Certo, molti di noi non risiedono più a Fiesse (nostro paese d’origine), ma io sento di essere una foglia di un’albero le cui fronde si sono allungate oltre il confine, ma le cui radici sono ancora nutrite dalla stessa terra. Ogni tanto il ritrovarsi tutti assieme, è un po’ come assorbire la rugiada che si posa sulle foglie dell’intero albero e da un senso rivitalizzante alle nostre vite, fatte a volte di routine quotidiana; uno scambio di vicendevole affetto.


Ricordo come fosse ieri (anche se parliamo del 1993), i nostri primi trent’anni di vita, festeggiati presso un agriturismo all’epoca agli albori (diventato in seguito il Prato Blu), un bellissimo cascinale dove era presente oltre alla nostra classe anche quella del 1933.

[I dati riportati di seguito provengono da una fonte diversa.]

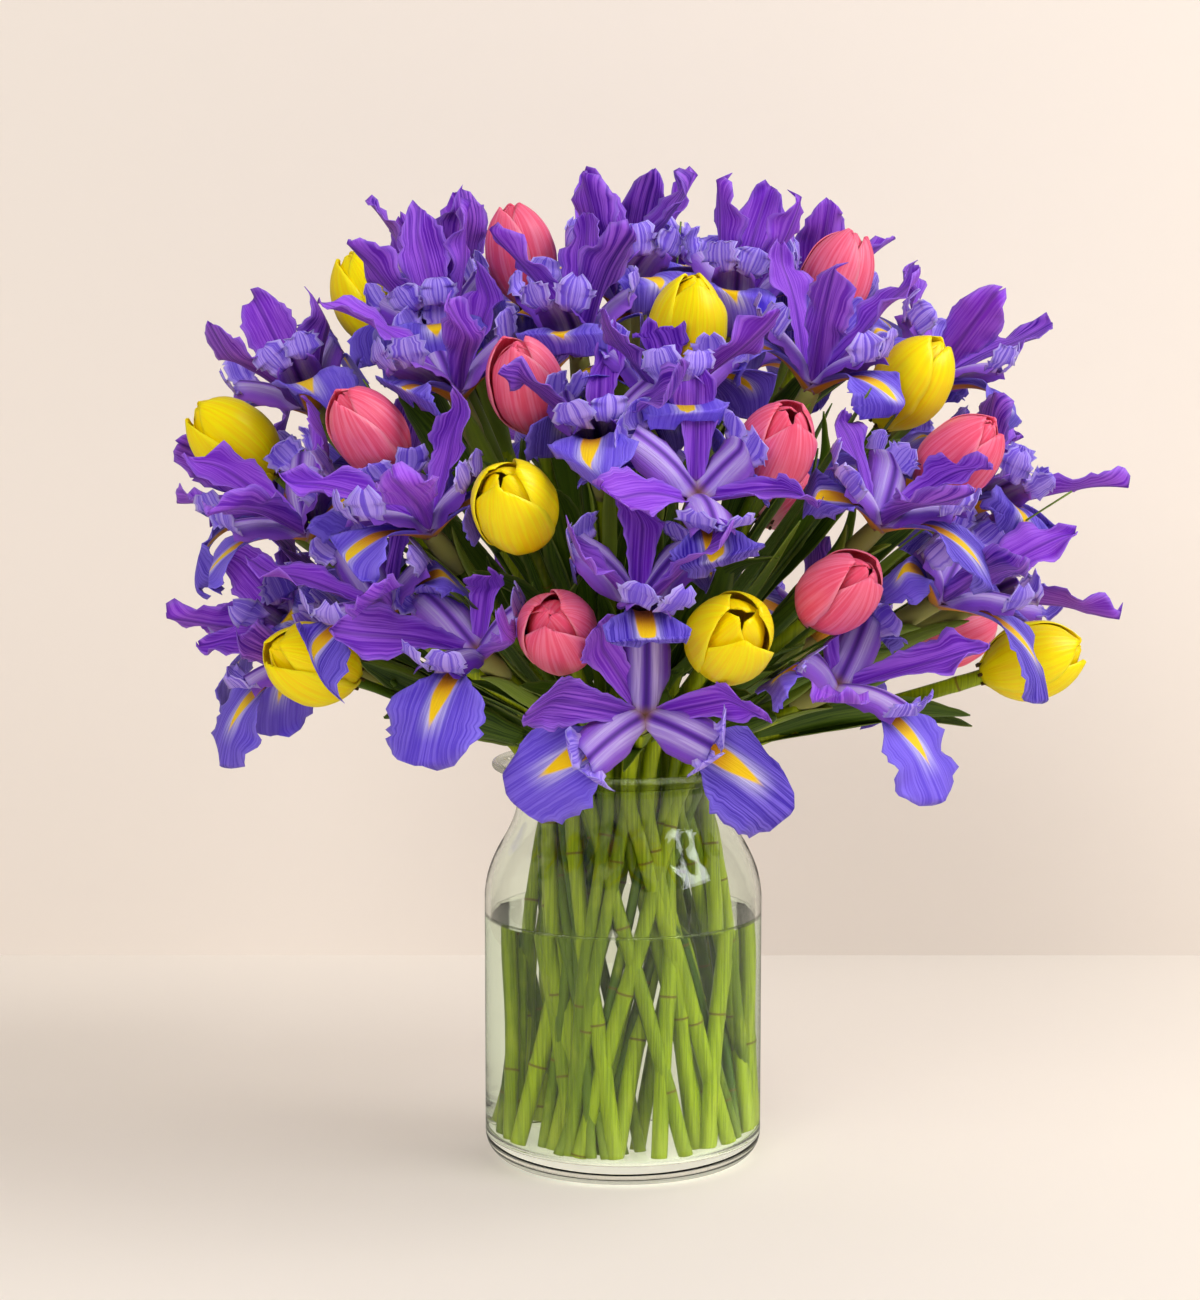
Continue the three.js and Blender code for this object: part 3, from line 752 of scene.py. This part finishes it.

Loro “festeggiavano” il sessantesimo, noi trentenni li guardavamo con un pizzico d’ironia, facendo dei commenti sulla fresca bellezza delle “nostre” donne rispetto alle “loro”, logicamente non c’era paragone. Poi, verso le 22.00, ha cominciato a suonare un’orchestrina di liscio, composta solamente da un uomo, una donna ed un organo elettronico, erano di una bravura che nulla avevano d’invidiare ai gruppi più famosi; le loro note riempirono l’atmosfera di leggerezza e giovialità.

Un signore della classe maturi (1933), si avvicinò a noi dicendo: – forza ragazzi, venite in pista, balliamo tutti assieme, l’orchestra l’abbiamo invitata noi, ma la musica e la festa è di tutti, non siate timidi. – Non ce lo facemmo ripetere due volte, così il bellissimo piazzale antistante la cascina si riempì di coppie “volanti”, dapprima si ballava solo con le nostre coscritte, poi le classi si mischiarono e mi capitò di danzare con una matura signora, sembrava una libellula tant’era brava a ballare.

Il vantaggio del liscio è che ti permette di poter rispettosamente “abbracciare” la tua dama, e dialogare con lei: incominciammo a parlare, mi fece molte domande… quando le dissi che dopo qualche mese mi sarei sposato, dall’alto del suo vissuto, mi volle dare qualche consiglio sulla vita matrimoniale; poi l’ultimo valzer mi chiese di farla girare girare girare: – Giordano, quando giri, non ti sembra che i pensieri prendano il volo e la mente si liberi di un peso? –  


È una frase questa che mi è rimasta impressa, credo proprio che quella matura e saggia signora avesse ragione. Quando penso che sono passati trent’anni da quel giorno, un po’ rabbrividisco, ma dove sono finiti? Adesso siamo noi i sessantenni, mi ritrovo con un corpo che non riconosco, un appesantito fisico entro il quale dimora un perenne immaturo ragazzino, e quando mia figlia mi domanderà nuovamente: – papy, adesso metterai la testa a posto? – Le risponderò come sempre: – io l’ho già messa a posto, il problema è che non ricordo in quale posto l’ho messa -.


Voglio tornare a qualche giorno fa, quando noi sessant’anni eravamo riuniti attorno ad un lungo tavolo a festeggiare la nostra classe di ferro (un po’ arrugginito): il ritrovarsi tutti assieme noi che ci conosciamo da sempre, dialogare, aprirsi agli altri, ascoltare gioie e dolori che inevitabilmente tutti incontriamo, è come dare una mano di vernice antiruggine al nostro io, è una valvola di sfogo che fa bene alla nostra testa perché alleggerita dai pensieri più cupi.

Anche se il nostro fisico non è più quello di un tempo, quando si respira l’affetto di una grande famiglia, tutto il nostro corpo ne trae un beneficio immenso. Mi auguro proprio che questa tradizionale festa di classe si perpetui sempre, fino a quando l’ultima foglia rimarrà attaccata al ramo del nostro albero, e poi, ci ritroveremo tutti assieme, in corpi che il tempo non potrà mai più scalfire.